Welch commented: “We have hundreds of tenants on the port estate, and on our industrial land at Eling and Marchwood, all a variety of different tenancy and property arrangements. Some are very complex. We work closely with Paris Smith on a host of property matters that are critical to the port. We have to make sure we maintain very constructive relationships with all our tenants, and be open and transparent on lease terms.”
He added: “Paris Smith people are technically current, commercially astute and able to give us pragmatic commercial advice.”
Southampton’s docks are close to the city centre and the arrival of cruise ships is an impressive sight. “The number of cruise ships coming to Southampton has doubled in the past 10 years to over 500 annually. Southampton City Council estimates that each cruise ship visit brings about £2.5 million to the local and wider economy. We have been investing in improvements for many years and are the only UK port that can accommodate the largest cruise ships,” said Welch.
Of the cruise passengers in Southampton on transit calls, typically around a third will visit the city and another third will go on excursions around the area, while the others might remain on board. Many crew members with a few hours of shore leave head straight to the city’s retail outlets.
“There’s a real opportunity to make the city more attractive to cruise visitors. We are currently working on a six-month project in partnership with the city council, the Chamber of Commerce, and other interested parties to see how we can raise the profile of the city. Southampton has so much to offer,” said Welch.
As well as passengers flocking into the city, another familiar sight around the docks are rows of cars parked on the quayside. The port can accommodate up to 60,000 vehicles with around 60% destined for export, mainly Jaguar Land Rover, BMW Mini and Honda.
“One of the prime reasons car manufacturers choose Southampton is that we are the first and last deep sea port in and out of northern Europe, which makes us a hub for the automotive industry. Cars imported and then trans-shipped on or exported from Southampton go via 110 services per month to over 50 ports and 42 countries – we’re the Heathrow of the seas,” observed Welch.

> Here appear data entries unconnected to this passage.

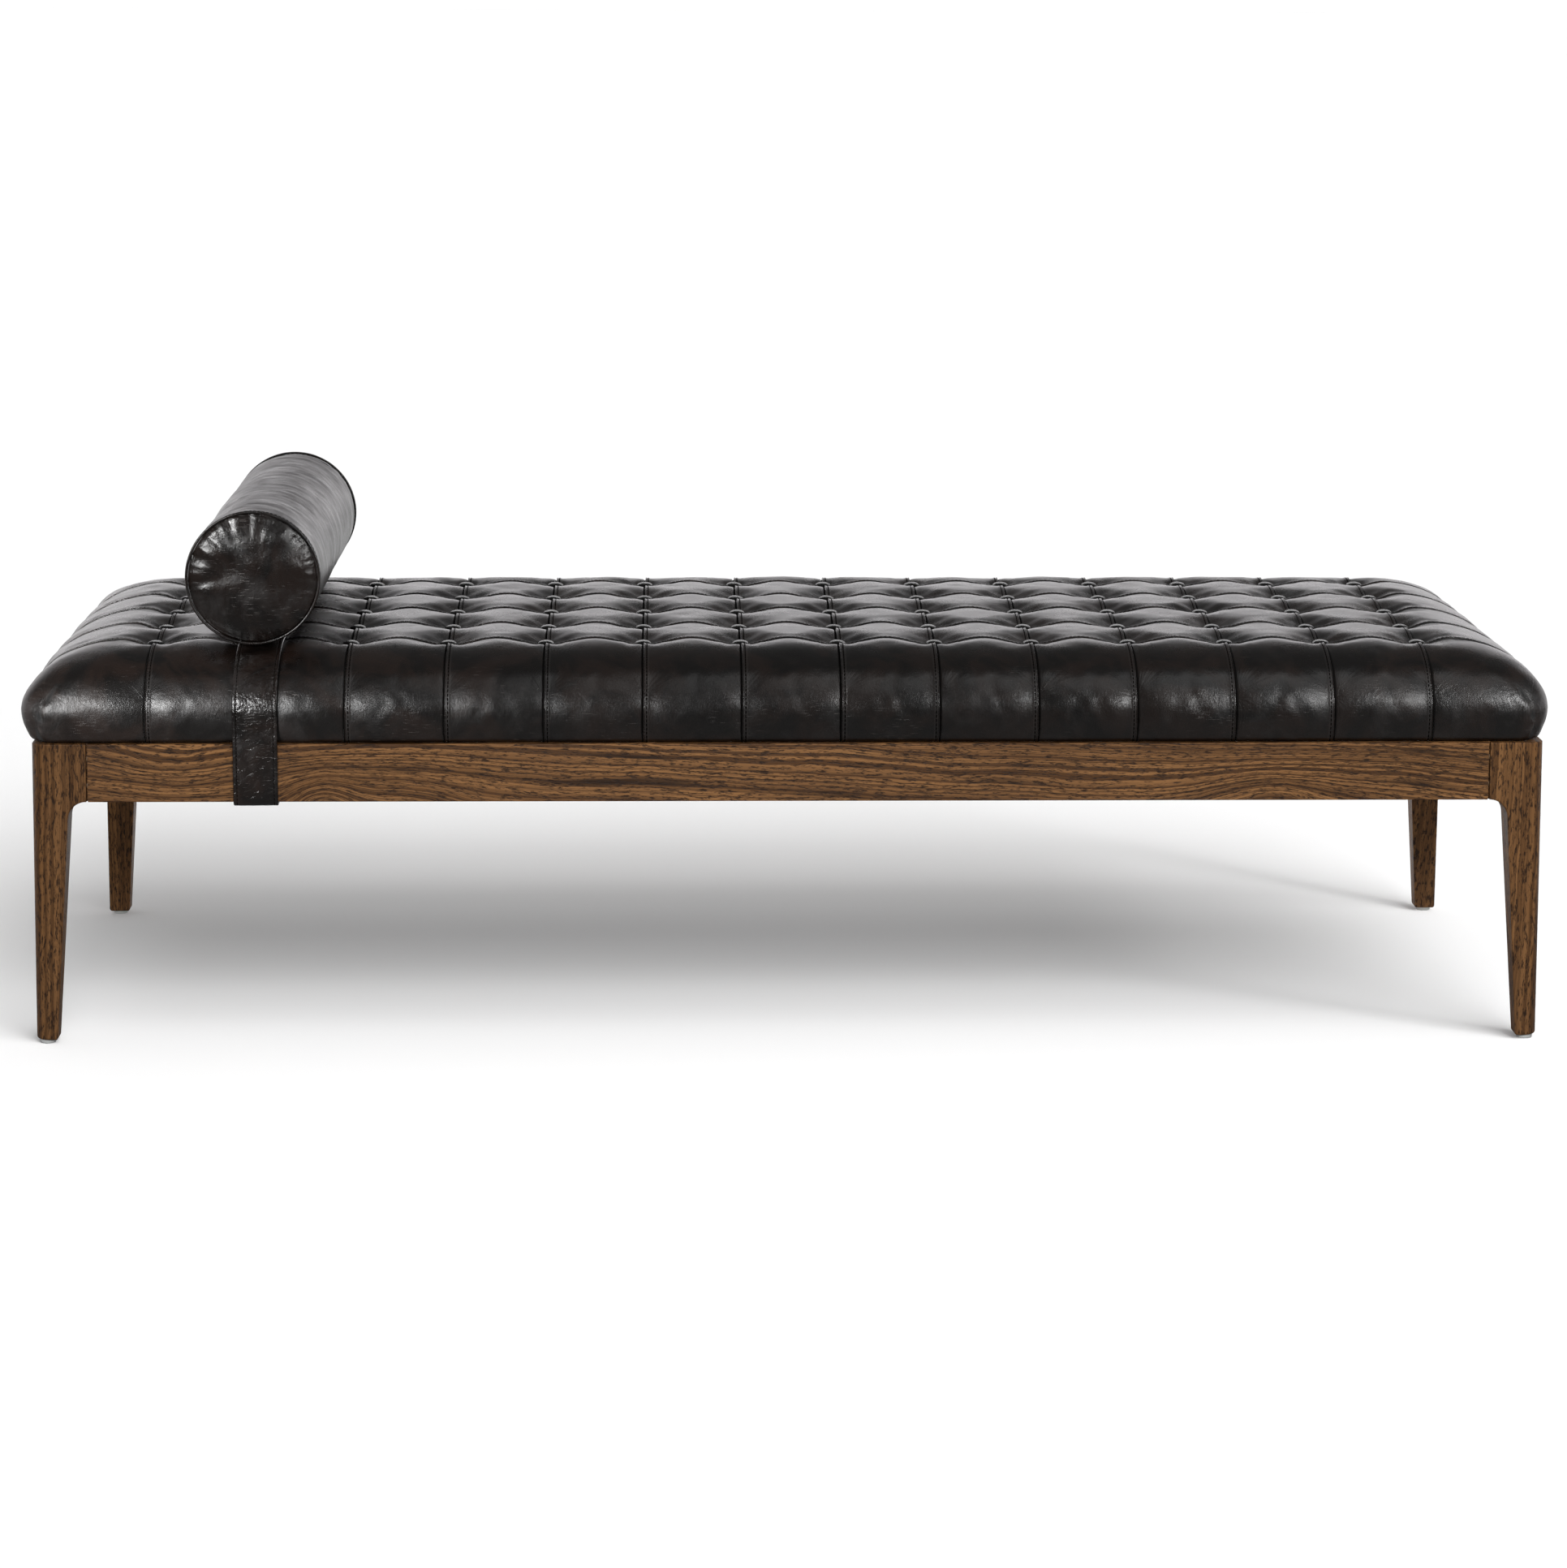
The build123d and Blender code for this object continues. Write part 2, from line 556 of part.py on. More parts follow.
# ---- Strap ----
def strap_line(offset):
    """Half of the strap's side view, from the crown of the seat to under the rail."""
    points = [(0.0, SEAT_TOP + offset)]
    half_y = SEAT_DEPTH / 2
    upper = SEAT_TOP - SEAT_WIDEST
    for index in range(SHOULDER_STEPS, -1, -1):
        angle = pi / 2 * index / SHOULDER_STEPS
        normal = Vector(cos(angle) / SHOULDER_REACH, sin(angle) / upper).normalized()
        y = half_y - SHOULDER_REACH * (1 - cos(angle)) + offset * normal.X
        points.append((y, SEAT_WIDEST + upper * sin(angle) + offset * normal.Y))
    extra = offset - STRAP_CLEARANCE
    under = RAIL_BOTTOM - STRAP_UNDER_GAP - extra
    hang = HALF_DEPTH + STRAP_RAIL_GAP + extra
    points.append((hang, under + STRAP_CORNER))
    points.append((hang - STRAP_CORNER, under))
    points.append((STRAP_END_Y, under))
    return points


def make_strap():
    inner = strap_line(STRAP_CLEARANCE)
    outer = strap_line(STRAP_CLEARANCE + STRAP_THICKNESS)
    loop = outer[::-1] + [(-y, z) for y, z in outer[1:]]
    loop += [(-y, z) for y, z in inner[::-1]] + inner[1:]
    side_plane = Plane(origin=(STRAP_X - STRAP_WIDTH / 2, 0, 0), x_dir=(0, 1, 0), z_dir=(1, 0, 0))
    strap = extrude(side_plane * make_face(Polyline(*loop, close=True)), STRAP_WIDTH)

    web_low = RAIL_BOTTOM - STRAP_UNDER_GAP
    web_top = web_low + WEB_THICKNESS
    half_web = WEB_WIDTH / 2
    web = block((STRAP_X - half_web, -WEB_END_Y, web_low), (STRAP_X + half_web, WEB_END_Y, web_top))
    cap_low = web_low - STRAP_THICKNESS - SNAP_CAP_THICKNESS
    snaps = []
    for face in FACES.values():
        for place in SNAP_PLACES:
            y = face * place
            cap_base = (STRAP_X, y, cap_low)
            cap_top = (STRAP_X, y, cap_low + SNAP_CAP_THICKNESS)
            post_top = (STRAP_X, y, web_top)
            socket_top = (STRAP_X, y, web_top + SNAP_CAP_THICKNESS)
            hole = rod(cap_base, socket_top, SNAP_POST_RADIUS + GLUE_GAP)
            strap -= hole
            web -= hole
            snap = rod(cap_base, cap_top, SNAP_CAP_RADIUS)
            snap += rod(cap_base, post_top, SNAP_POST_RADIUS)
            snap += rod(post_top, socket_top, SNAP_CAP_RADIUS)
            snaps.append(snap)
    parts["strap_upper"] = strap
    parts["strap_under_web"] = web
    parts["strap_snaps"] = Compound(snaps)


make_legs()
make_glides()
make_rails()
make_ledgers()
make_cross_rails()
make_seat()
make_tufting()
make_staples()
make_bolster()
make_strap()

os.makedirs("parts", exist_ok=True)
for node, shape in parts.items():
    export_step(shape, f"parts/{node}.step")
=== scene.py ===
from math import cos, pi, radians, sin

import bmesh
import bpy
import numpy as np
from mathutils import Matrix, Vector


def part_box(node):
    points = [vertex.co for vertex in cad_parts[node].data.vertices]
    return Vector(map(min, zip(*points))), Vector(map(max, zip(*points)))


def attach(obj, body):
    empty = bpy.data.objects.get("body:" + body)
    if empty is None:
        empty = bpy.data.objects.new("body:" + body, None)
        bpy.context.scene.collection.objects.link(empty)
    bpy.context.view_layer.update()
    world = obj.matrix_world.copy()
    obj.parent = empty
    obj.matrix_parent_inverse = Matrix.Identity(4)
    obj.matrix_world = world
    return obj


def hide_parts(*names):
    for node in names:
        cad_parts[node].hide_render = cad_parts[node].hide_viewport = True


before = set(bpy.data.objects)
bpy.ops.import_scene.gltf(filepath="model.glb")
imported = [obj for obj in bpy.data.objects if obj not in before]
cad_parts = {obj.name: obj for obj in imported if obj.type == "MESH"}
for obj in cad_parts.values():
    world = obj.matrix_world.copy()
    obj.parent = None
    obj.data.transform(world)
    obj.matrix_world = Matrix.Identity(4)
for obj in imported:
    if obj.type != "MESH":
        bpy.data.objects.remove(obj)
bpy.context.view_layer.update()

# ---- Sizes in metres, from the frame where it has them ----
seat_low, seat_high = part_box("seat_cover")
cloth_low, cloth_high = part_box("dust_cover")
strap_low, strap_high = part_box("strap_upper")
web_low, web_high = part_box("strap_under_web")
tube_low, tube_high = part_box("bolster_cover")
cap_low, cap_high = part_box("bolster_cap_front")
rail_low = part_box("rail_front")[0]

HALF_X = seat_high[0]
HALF_Y = seat_high[1]
SEAT_BOTTOM = seat_low[2]
SEAT_TOP = seat_high[2]
SEAT_WIDEST = 0.433
SHOULDER = 0.125
TUCK = 0.016
CORNER = 0.040
CORNER_GROWTH = 0.020
CORNER_TUCK = 0.7
FLANGE = 0.032
GRID_INSET = 0.040

PITCH = 0.127
COLUMNS = 14
ROWS = 5
LAST_COLUMN = (COLUMNS - 1) / 2 * PITCH
LAST_ROW = (ROWS - 1) / 2 * PITCH
STITCH_OFFSET = 0.0050
RIGHT_STITCHED = 8
FREE_X = LAST_COLUMN + 0.012
FREE_Y = LAST_ROW + 0.009


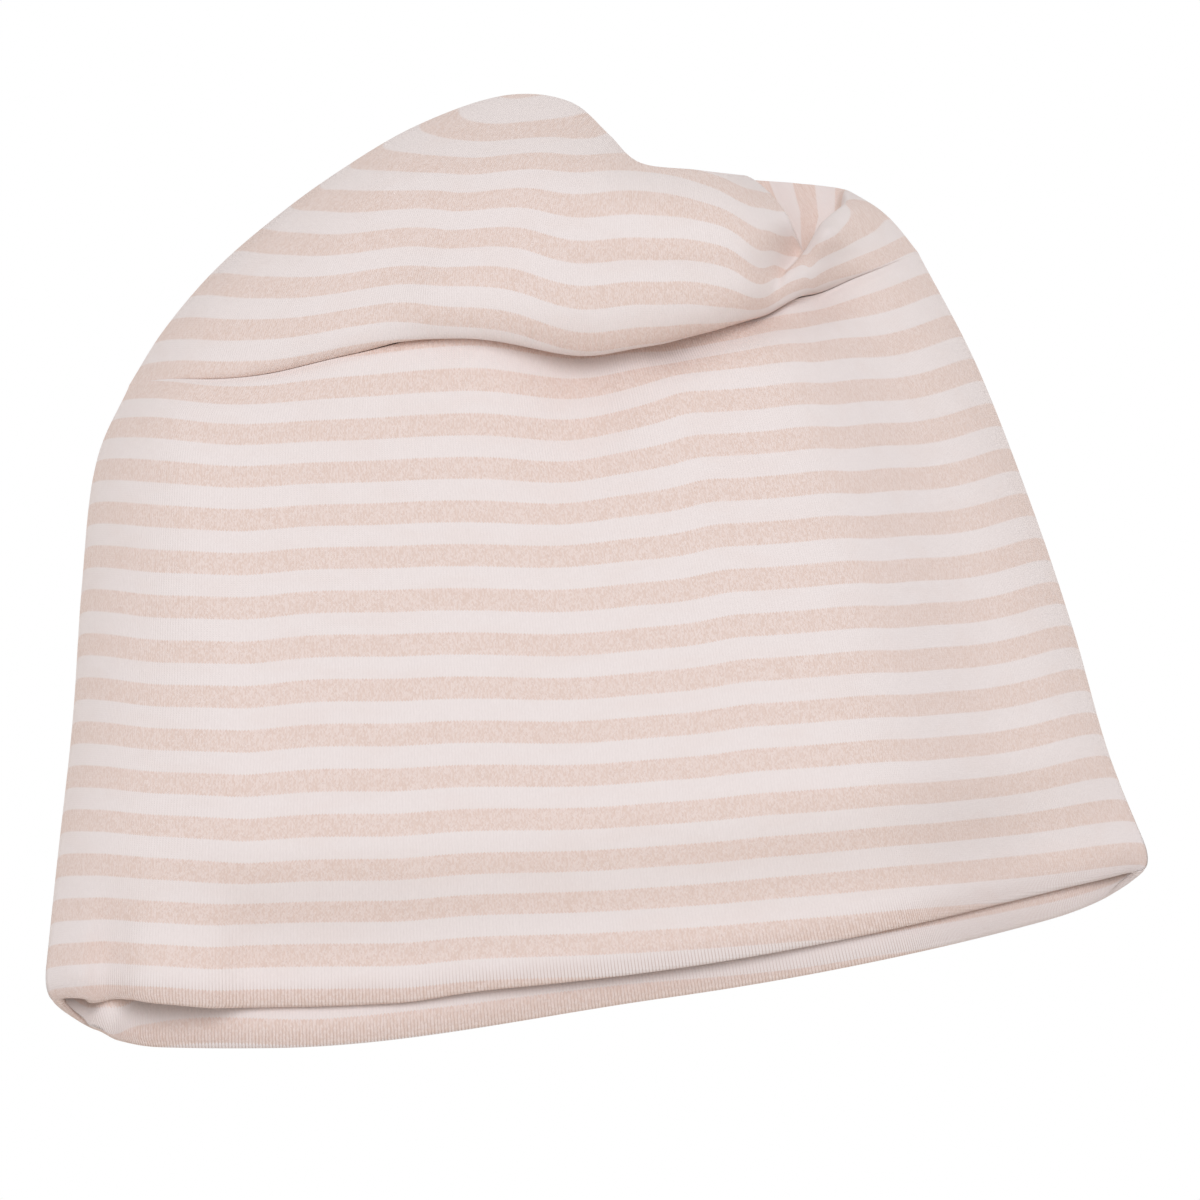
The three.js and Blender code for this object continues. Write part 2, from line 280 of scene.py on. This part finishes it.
def fold_height(folds, x, y):
    """Height that a table of folds adds to a sheet at a place."""
    height = np.zeros_like(x)
    for x1, y1, h1, x2, y2, h2, width in zip(*folds.values()):
        run_x, run_y = x2 - x1, y2 - y1
        share = np.clip(((x - x1) * run_x + (y - y1) * run_y) / (run_x ** 2 + run_y ** 2), 0, 1)
        away = np.hypot(x - x1 - share * run_x, y - y1 - share * run_y)
        height += between(h1, h2, share) * np.exp(-((away / width) ** 2))
    return height


def inside_line(x, y, start, end):
    """Distance of places to the right of the line from start to end."""
    run_x, run_y = end[0] - start[0], end[1] - start[1]
    return ((x - start[0]) * run_y - (y - start[1]) * run_x) / math.hypot(run_x, run_y)


def crease_depth(x, y):
    """How far the sheet steps down at the left of the crease."""
    run_x, run_y = POCKET_POINT[0] - CREASE_START[0], POCKET_POINT[1] - CREASE_START[1]
    reached = (x - CREASE_START[0]) * run_x + (y - CREASE_START[1]) * run_y
    share = reached / (run_x ** 2 + run_y ** 2)
    away = np.maximum(-inside_line(x, y, CREASE_START, POCKET_POINT), 0)
    step = smoothstep(0, CREASE_SIDE, away) * np.exp(-away / CREASE_WIDTH)
    return CREASE_DEPTH * step * smoothstep(0, 1, share) * (1 - smoothstep(1, 1.6, share))


def pocket_place(x, y):
    """How far a place is sunk into the pocket, and its share of the way from lobe to ridge."""
    from_lobe = inside_line(x, y, POCKET_POINT, POCKET_LOBE)
    from_ridge = -np.maximum(
        inside_line(x, y, POCKET_POINT, POCKET_RIDGE), inside_line(x, y, POCKET_RIDGE, POCKET_END)
    )
    sunk = smoothstep(0, POCKET_LOBE_SIDE, from_lobe) * smoothstep(0, POCKET_RIDGE_SIDE, from_ridge)
    return sunk, from_lobe / np.maximum(from_lobe + from_ridge, 0.1)


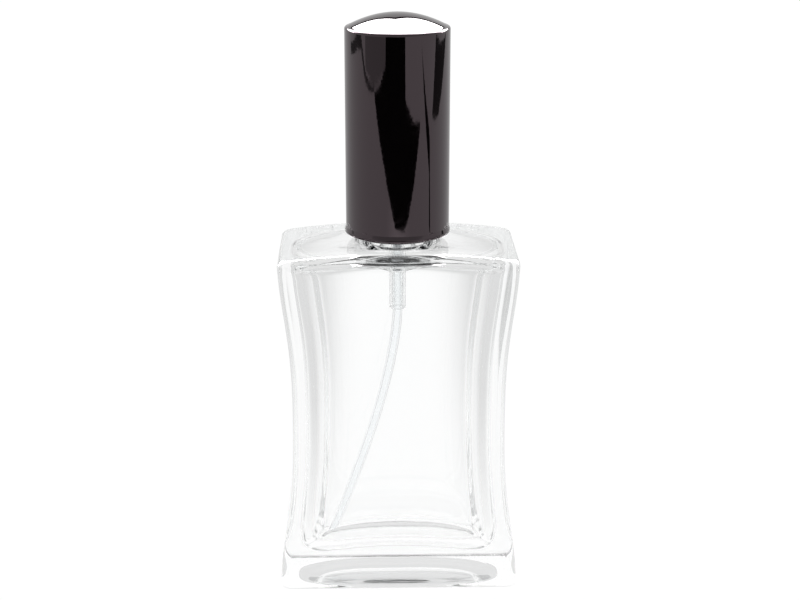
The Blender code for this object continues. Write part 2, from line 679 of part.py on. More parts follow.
def stem(plunger):
    """Hollow stem: valve head, necked shaft with two side ports, shoulder and open top."""
    plastic = material("stem_plastic", (0.84, 0.84, 0.83), 0.4)
    cone_z = HEAD_Z + VALVE_HEAD
    shaft_z = cone_z + VALVE_CONE
    channel_z = shaft_z + FIT
    port_z = channel_z + PORT_RADIUS + FIT
    profile = [
        (0.0, HEAD_Z),
        (HEAD_RADIUS, HEAD_Z),
        (HEAD_RADIUS, cone_z),
        (SHAFT_RADIUS, shaft_z),
        (SHAFT_RADIUS, STEM_SHOULDER_Z),
        (STEM_SHOULDER_RADIUS, STEM_SHOULDER_Z),
        (STEM_SHOULDER_RADIUS, STEM_SHOULDER_Z + SHOULDER_COLLAR),
        (STEM_RADIUS, STEM_SHOULDER_Z + SHOULDER_COLLAR),
        (STEM_RADIUS, STEM_TOP_Z),
        (STEM_CHANNEL, STEM_TOP_Z),
        (STEM_CHANNEL, channel_z),
        (0.0, channel_z),
    ]
    made = turned("stem", profile, plastic, steps=SMALL_ROUND, height=STEM_TOP_Z, parent=plunger)
    reach = HEAD_RADIUS
    drill(made, "stem_ports_cutter", PORT_RADIUS,
          (-reach, 0.0, port_z), (reach, 0.0, port_z), PORT_ROUND)


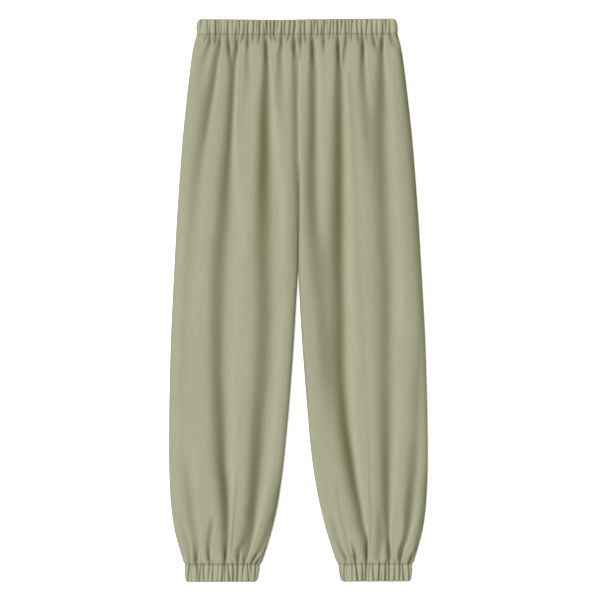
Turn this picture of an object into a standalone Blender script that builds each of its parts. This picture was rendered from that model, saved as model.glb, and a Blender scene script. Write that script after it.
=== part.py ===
"""Balloon trousers with a gathered elastic waist and gathered elastic cuffs, laid flat on their back.

Metres, +Z up. The waist points to +Y, the front faces +Z and the wearer's left leg lies at +X.
The origin lies on the surface under the garment, in the middle of its outline.
A place on the garment is given by two sizes: down, measured from the waistband's top edge
towards the hems, and across, measured from the centre seams, positive on the wearer's left.
"""

import math
from collections import namedtuple

import bmesh
import bpy

# Driving sizes of the garment as it lies
LENGTH = 1.000
WAISTBAND_HEIGHT = 0.0275
CUFF_HEIGHT = 0.0315
CROTCH_DOWN = 0.278
SEAM_GAP = 0.0003

# Walls of the cloth and of the casings, which hold a flat elastic
CLOTH_WALL = 0.0016
CASING_WALL = 0.0018

# Heights above the surface: the gathered rings, the side seams and the fullest part of the legs
RING_HEIGHT = 0.014
SEAM_HEIGHT = RING_HEIGHT / 2
LEG_HEIGHT = 0.0168

# How far in from an edge the front and the back round over, at the rings and at the fullest part
RING_EDGE = 0.008
SIDE_EDGE = 0.032
INSEAM_EDGE = 0.024
BACK_EDGE = 0.014

# Length over which the legs fill out below the waistband and above the cuffs
FILL_LENGTH = 0.150

# Half the length over which the centre seams open out into the two inseams
CROTCH_BLEND = 0.050

# Gathers: waves along the front half of each ring, and as many along its back half
WAIST_WAVES = 42
CUFF_WAVES = 15
GATHER_DEPTH = 0.0026
RING_END_DEPTH = 0.5

# Shares of a gather's own width: half its floor, half its mouth, how far it strays and how far it leans
GATHER_FLOOR = 0.10
GATHER_MOUTH = 0.28
GATHER_STRAY = 0.08
GATHER_LEAN = 0.14
GATHERS_LEANING_TOGETHER = 5
GATHER_DEPTH_SPREAD = 0.12

# Two waves of chance by which neighbouring gathers differ: share, turn from one to the next, family's share
UNEVEN_WAVES = ((0.6, 2.4, 1), (0.4, 5.7, 2))

# A family's number sets the chances of one ring's gathers apart from another's. A cuff's goes by its side.
WAIST_FAMILY = 0
CUFF_FAMILY = {-1: 2, 1: 4}
BACK_FAMILY_STEP = 7
DEPTH_FAMILY_STEP = 5

# A fold's shaded side is the steeper one, by this share of its open side's width, and passes so far
# from the fold's bottom. A fold that runs out of a gather starts as wide as the gather.
STEEP_SHARE = 0.45
SHADE_FROM_BOTTOM = 0.7
GATHER_FOLD_WIDTH = 0.0065
DEEPEST_FOLD = 0.0074
DEEPEST_BACK_FOLD = 0.0018
RESTING_DEPTH = 0.0002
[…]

“We’ve seen significant growth in automotive volumes in the past few years,” he added. “Just In Time manufacturing means materials are imported, cars made and then exported in a matter of days. We’re investing significantly in ways to continue attracting car manufacturers to the port.”
Brexit: business as usual
While Brexit uncertainty continues, it’s business as usual at the port. “Like any business, we want clarity around the trading environment. You need to know the rules to play the game. We can see scenarios where Brexit will be an opportunity for the port and where there could be risks. At the moment, all we can do is continue operating under the current rules. We think the port should be resilient whatever the outcome because 90% of our port trade is currently outside the EU,” said Welch.
Breath of fresh air
ABP has identified air quality as one of the port’s most important legacies. The company recently published its Cleaner Air for Southampton report. “Air quality in Southampton is much better than it used to be, but ABP recognises the work we must do to make it even better,” said Welch.
Examples include investment in electric vehicles used around the port and ships owners investing in cleaner propulsion technology, such as using LNG, to reduce emissions when ships are in a port. It’s a question of balancing the need for cleaner air with commercial demands, as Welch noted: “We have a responsibility to make sure continuous improvements are being made while avoiding unintended consequences that might have a negative impact on the city’s success.”
Moving containers and cars by rail is another area where ABP is reducing emissions caused by vehicle traffic. Southampton port has the highest proportion (about 36%) of containers coming and going by rail of any UK port. ABP also operates the UK’s largest inland rail terminal in Birmingham. About 20% of vehicles for export come by train.
Around two thirds of cruise liner passengers embarking on a cruise arrive either in their own vehicles or are dropped off. Congestion pinch points are something ABP and the council are looking to address through more effective traffic management. In fact, most passengers arrive after the morning rush hour and passengers finishing a cruise generally leave Southampton before the evening rush hour. “Cruise lines typically book 12-24 months in advance, so to an extent we are able to work with the council to plan for and alleviate traffic flow issues in advance,” said Welch.
ABP has been working with partners to encourage more cycling around the city and port and is investing in low-energy LED technology for the hundreds of lights in the port. The latest solar panel installation on the Ocean Cruise terminal generates surplus electricity that is sold back to the grid. ABP is also looking at an interesting emerging technology that will enable solar panels to be installed on road surfaces and which could be used in its short-stay car parks.
“The port uses 25% less power than we did 10 years ago, even though it is far busier,” said Welch.
Investing in the future
ABP’s main challenges include finding space to expand and ensuring the road and rail infrastructure can support growth. The company owns land on both sides of Southampton water and is considering this and other options to develop the port.
ABP expects to invest £150 million in the port over the next five years, but while expansion is key it is not being done at any cost, as the company’s commitment to improve air quality and its work with the council on plans to improve access via the M3 and M27 demonstrates. Welch said: “We are investing to maintain the port’s leading position in the world and are committed to looking at options for growth that ensure our environmental responsibilities are balanced with the needs and considerations of the local community.